- [PROBLEM REQUIREMENTS] Output only the count of lines that contain "joints".

- [EXCERPTED DATA]
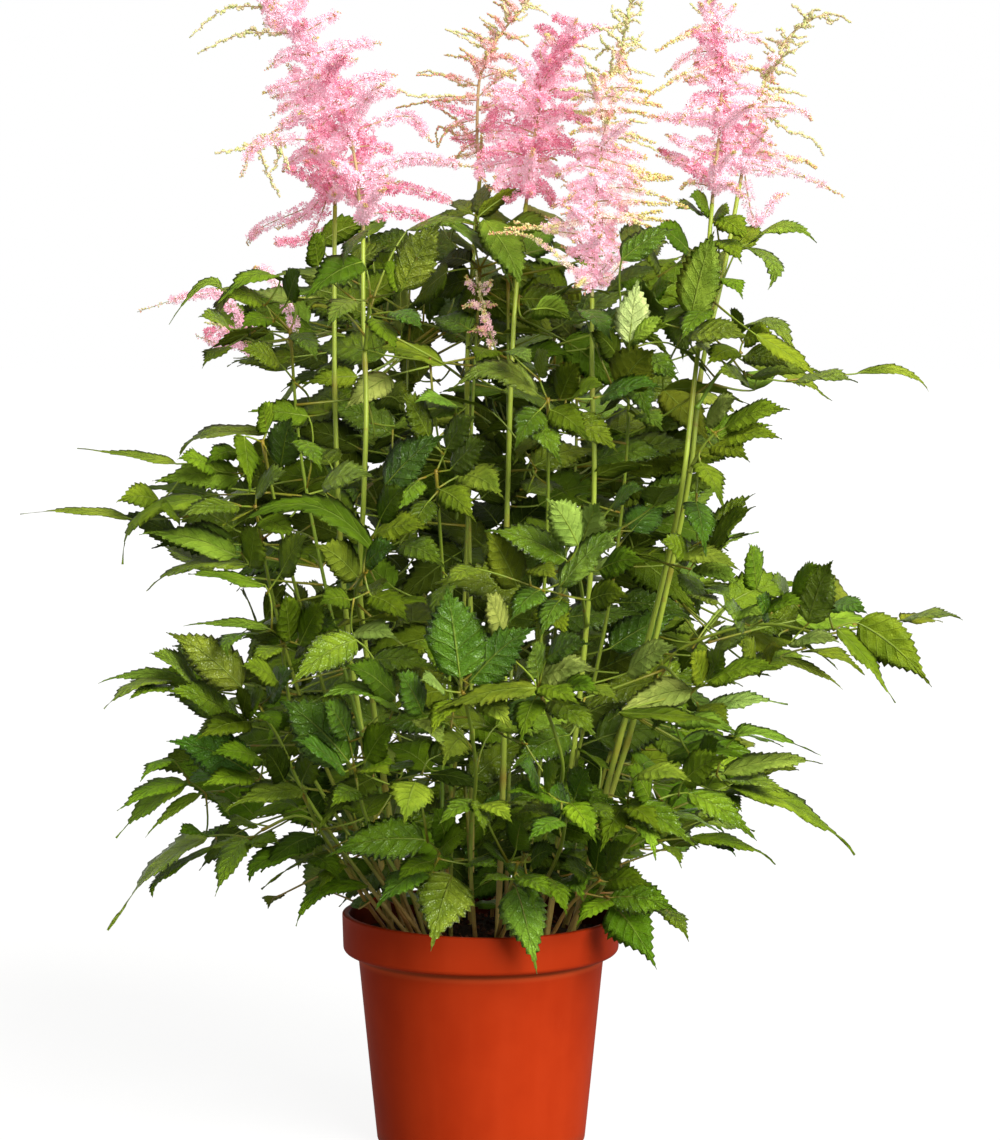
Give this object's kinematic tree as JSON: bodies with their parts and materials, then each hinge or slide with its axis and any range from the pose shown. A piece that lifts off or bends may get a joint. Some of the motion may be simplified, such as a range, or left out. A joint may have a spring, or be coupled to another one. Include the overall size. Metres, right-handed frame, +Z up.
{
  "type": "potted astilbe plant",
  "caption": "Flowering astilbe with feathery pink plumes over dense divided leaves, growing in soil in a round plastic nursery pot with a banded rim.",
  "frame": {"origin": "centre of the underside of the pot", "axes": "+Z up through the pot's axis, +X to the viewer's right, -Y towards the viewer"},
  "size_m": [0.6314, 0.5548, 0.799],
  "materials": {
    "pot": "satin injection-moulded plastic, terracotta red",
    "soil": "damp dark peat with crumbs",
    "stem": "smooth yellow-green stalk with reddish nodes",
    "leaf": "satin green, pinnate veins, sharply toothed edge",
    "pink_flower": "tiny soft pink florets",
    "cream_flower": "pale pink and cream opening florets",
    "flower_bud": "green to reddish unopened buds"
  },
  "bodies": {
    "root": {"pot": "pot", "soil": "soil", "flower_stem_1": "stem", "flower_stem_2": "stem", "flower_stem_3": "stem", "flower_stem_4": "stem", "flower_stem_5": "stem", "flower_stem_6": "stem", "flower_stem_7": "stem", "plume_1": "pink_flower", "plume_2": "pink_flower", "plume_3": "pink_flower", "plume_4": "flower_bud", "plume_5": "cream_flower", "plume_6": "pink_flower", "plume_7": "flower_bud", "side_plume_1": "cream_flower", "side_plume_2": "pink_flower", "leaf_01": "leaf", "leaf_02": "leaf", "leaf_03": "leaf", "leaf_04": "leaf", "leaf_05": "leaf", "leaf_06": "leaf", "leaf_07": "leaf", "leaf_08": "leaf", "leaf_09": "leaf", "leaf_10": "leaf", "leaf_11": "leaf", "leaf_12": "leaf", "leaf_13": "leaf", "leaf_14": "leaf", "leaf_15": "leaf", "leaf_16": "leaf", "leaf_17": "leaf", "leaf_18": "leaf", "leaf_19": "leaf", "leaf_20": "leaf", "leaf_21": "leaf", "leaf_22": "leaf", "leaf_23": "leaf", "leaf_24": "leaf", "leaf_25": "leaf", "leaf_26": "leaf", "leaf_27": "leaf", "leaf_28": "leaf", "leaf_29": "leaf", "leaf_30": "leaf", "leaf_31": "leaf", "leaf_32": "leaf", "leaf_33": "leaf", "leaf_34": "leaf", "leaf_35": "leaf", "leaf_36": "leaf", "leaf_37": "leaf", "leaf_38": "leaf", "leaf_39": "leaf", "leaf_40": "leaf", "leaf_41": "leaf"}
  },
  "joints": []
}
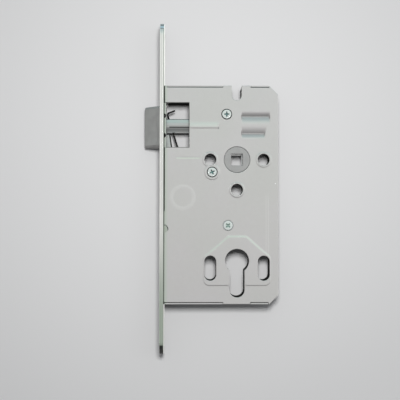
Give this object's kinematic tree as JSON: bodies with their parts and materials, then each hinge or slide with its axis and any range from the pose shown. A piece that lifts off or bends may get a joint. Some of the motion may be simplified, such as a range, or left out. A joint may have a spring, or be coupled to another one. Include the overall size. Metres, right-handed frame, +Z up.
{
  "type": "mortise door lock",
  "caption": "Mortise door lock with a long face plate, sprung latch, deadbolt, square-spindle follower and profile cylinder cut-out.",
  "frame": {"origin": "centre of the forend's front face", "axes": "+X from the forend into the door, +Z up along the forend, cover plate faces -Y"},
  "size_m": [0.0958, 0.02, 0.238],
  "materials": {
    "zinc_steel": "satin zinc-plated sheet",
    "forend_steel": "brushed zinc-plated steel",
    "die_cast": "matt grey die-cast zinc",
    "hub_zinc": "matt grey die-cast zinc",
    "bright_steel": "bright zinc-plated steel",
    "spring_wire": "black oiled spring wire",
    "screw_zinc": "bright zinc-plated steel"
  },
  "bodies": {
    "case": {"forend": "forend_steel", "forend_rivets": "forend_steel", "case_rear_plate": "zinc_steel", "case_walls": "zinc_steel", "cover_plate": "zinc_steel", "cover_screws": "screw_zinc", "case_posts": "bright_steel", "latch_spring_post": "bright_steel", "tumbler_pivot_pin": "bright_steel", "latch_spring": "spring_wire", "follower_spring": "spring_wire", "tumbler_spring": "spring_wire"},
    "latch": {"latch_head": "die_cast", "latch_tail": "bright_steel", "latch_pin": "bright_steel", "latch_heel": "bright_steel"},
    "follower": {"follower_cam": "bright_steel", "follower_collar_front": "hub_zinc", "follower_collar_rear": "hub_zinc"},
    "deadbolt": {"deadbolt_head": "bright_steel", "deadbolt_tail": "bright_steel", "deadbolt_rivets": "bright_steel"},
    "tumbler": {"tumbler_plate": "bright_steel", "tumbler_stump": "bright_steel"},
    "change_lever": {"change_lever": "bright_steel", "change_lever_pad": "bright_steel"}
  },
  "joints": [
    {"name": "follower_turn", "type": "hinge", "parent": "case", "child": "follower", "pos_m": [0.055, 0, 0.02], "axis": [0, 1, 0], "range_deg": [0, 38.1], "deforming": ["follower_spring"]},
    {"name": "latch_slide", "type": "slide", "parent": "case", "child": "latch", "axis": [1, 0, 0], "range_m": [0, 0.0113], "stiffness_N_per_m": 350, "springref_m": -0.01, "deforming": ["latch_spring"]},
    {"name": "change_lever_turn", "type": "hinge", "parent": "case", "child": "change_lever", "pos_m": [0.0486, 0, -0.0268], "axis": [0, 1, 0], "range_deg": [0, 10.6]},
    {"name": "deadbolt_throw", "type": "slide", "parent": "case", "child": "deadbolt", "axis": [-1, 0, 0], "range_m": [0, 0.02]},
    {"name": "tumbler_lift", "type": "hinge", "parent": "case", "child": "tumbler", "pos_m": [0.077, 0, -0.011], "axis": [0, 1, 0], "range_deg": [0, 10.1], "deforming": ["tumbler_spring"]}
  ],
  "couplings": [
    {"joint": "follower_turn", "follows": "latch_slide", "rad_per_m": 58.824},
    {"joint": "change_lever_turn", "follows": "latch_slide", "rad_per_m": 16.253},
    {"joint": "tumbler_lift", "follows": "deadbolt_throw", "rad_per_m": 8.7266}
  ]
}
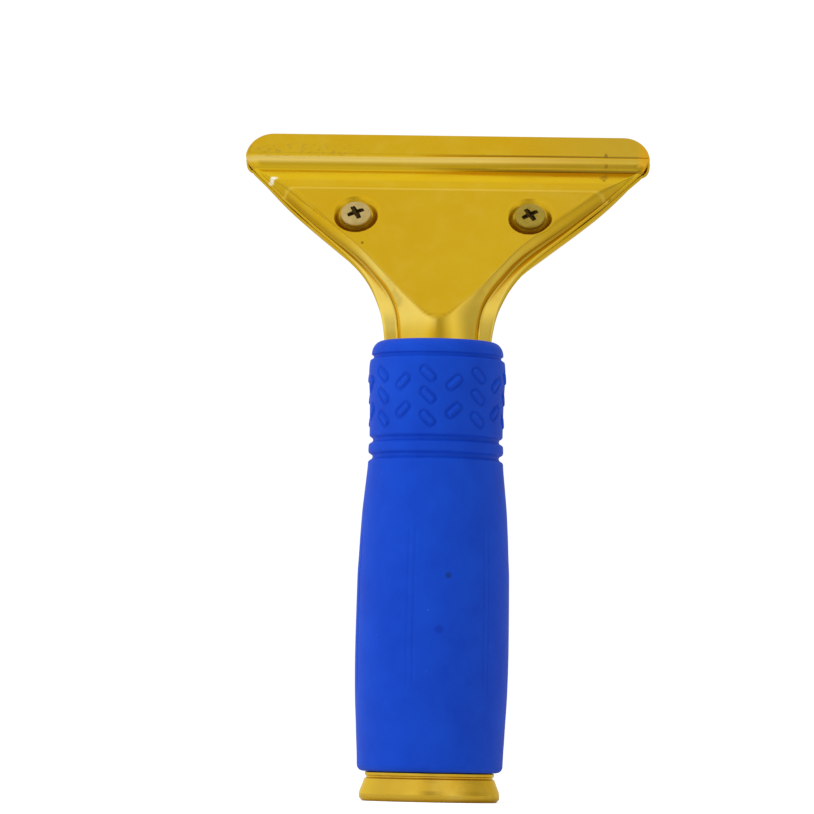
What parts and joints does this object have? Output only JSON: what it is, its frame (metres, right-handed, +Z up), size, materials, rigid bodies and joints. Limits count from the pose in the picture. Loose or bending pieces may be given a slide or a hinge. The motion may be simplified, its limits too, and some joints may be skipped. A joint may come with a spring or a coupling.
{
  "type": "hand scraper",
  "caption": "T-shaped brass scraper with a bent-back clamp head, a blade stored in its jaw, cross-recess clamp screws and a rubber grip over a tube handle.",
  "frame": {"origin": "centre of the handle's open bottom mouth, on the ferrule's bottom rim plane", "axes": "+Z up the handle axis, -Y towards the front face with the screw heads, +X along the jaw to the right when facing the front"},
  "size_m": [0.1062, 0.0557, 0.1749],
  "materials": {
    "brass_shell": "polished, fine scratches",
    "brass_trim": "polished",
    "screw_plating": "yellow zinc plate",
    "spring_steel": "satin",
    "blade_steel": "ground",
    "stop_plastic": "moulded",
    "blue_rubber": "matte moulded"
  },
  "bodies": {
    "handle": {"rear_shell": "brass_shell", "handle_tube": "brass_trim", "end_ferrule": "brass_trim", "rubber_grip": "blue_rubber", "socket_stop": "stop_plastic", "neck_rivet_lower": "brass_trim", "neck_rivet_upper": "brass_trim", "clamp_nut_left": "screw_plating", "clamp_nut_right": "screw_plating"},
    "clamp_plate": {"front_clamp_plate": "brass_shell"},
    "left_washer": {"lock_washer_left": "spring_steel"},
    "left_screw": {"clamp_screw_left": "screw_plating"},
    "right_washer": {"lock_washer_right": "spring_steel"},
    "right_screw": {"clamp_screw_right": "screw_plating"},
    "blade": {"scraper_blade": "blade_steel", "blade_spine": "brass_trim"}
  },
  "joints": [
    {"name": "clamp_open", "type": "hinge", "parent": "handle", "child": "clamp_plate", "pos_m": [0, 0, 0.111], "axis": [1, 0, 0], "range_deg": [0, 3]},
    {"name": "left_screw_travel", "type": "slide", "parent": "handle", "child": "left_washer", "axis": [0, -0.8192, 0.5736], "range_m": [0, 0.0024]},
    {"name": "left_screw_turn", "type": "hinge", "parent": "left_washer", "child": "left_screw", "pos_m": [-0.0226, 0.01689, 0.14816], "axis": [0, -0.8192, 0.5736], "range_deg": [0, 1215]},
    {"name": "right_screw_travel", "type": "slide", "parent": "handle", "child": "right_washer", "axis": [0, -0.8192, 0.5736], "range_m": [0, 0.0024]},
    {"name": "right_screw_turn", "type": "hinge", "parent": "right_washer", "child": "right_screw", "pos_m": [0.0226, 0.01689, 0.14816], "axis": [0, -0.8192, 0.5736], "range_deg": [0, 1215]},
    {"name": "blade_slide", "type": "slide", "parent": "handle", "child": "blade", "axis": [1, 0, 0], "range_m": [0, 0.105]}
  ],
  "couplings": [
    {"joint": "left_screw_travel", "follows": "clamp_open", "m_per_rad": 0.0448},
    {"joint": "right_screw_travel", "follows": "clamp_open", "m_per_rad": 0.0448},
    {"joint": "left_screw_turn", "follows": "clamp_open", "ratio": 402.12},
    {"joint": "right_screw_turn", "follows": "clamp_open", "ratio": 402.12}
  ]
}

- [WORKED SOLUTION] 4